Fortunately, however diffuse the story is, the other stuff happening is frequently delightful, starting with the animation provided by Science Saru and directed by Abel Góngora. It looks and feels exactly like O’Malley’s books look and feel, which is hugely satisfying, while at the same time being a less dazzling feat of imagination than the magic Wright was able to achieve in the movie. The series lets the surprises come from the story instead of from the way the wonder is being achieved. While I might prefer the latter, they both have merit. Here, it’s all vibrantly colorful and the energy is tremendously boosted by the music by Joseph Trapanese and Anamanaguchi and a properly kick-ass soundtrack starting with “Bloom,” the opening titles song by Necry Talkie.

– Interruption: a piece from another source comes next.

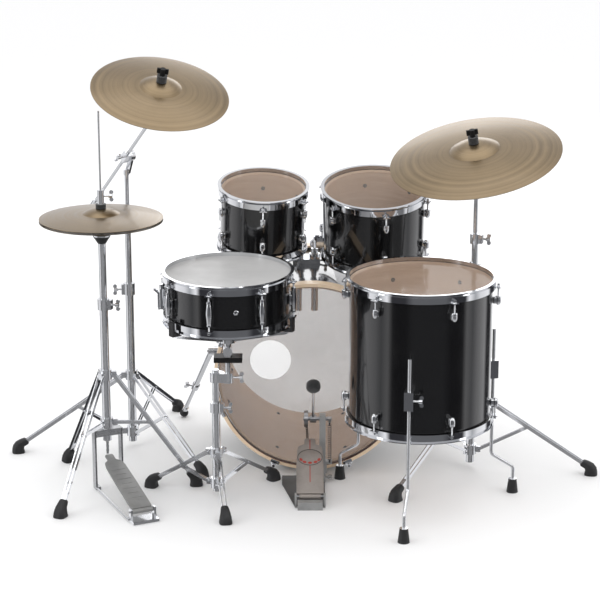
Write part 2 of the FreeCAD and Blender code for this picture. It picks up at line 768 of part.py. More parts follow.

And, more than anything, Scott Pilgrim Takes Off is a reminder of the off-the-charts casting job done on the movie and transplanted vocally. I still love Cera’s callow youthfulness, Winstead’s smoky cool-girl maturity, Culkin’s pre-Roman snark, Pill’s cutting sarcasm, Chris Evans‘ gruff movie-star machismo, Brandon Routh’s himbo vegan bluster and, especially, Wong’s untethered youthful enthusiasm.
Oh, and there are guest stars. But they’re a SECRET. (They’re also not mind-blowing or anything. They’re just fun. That’s basically my review of the entire series. It isn’t mind-blowing. But it’s fun.)
So maybe Scott Pilgrim Takes Off isn’t what you expect it to be and maybe that’s both positive and negative and maybe this will never be my favorite version of this world, but there’s much to enjoy in these eight fast-moving episodes.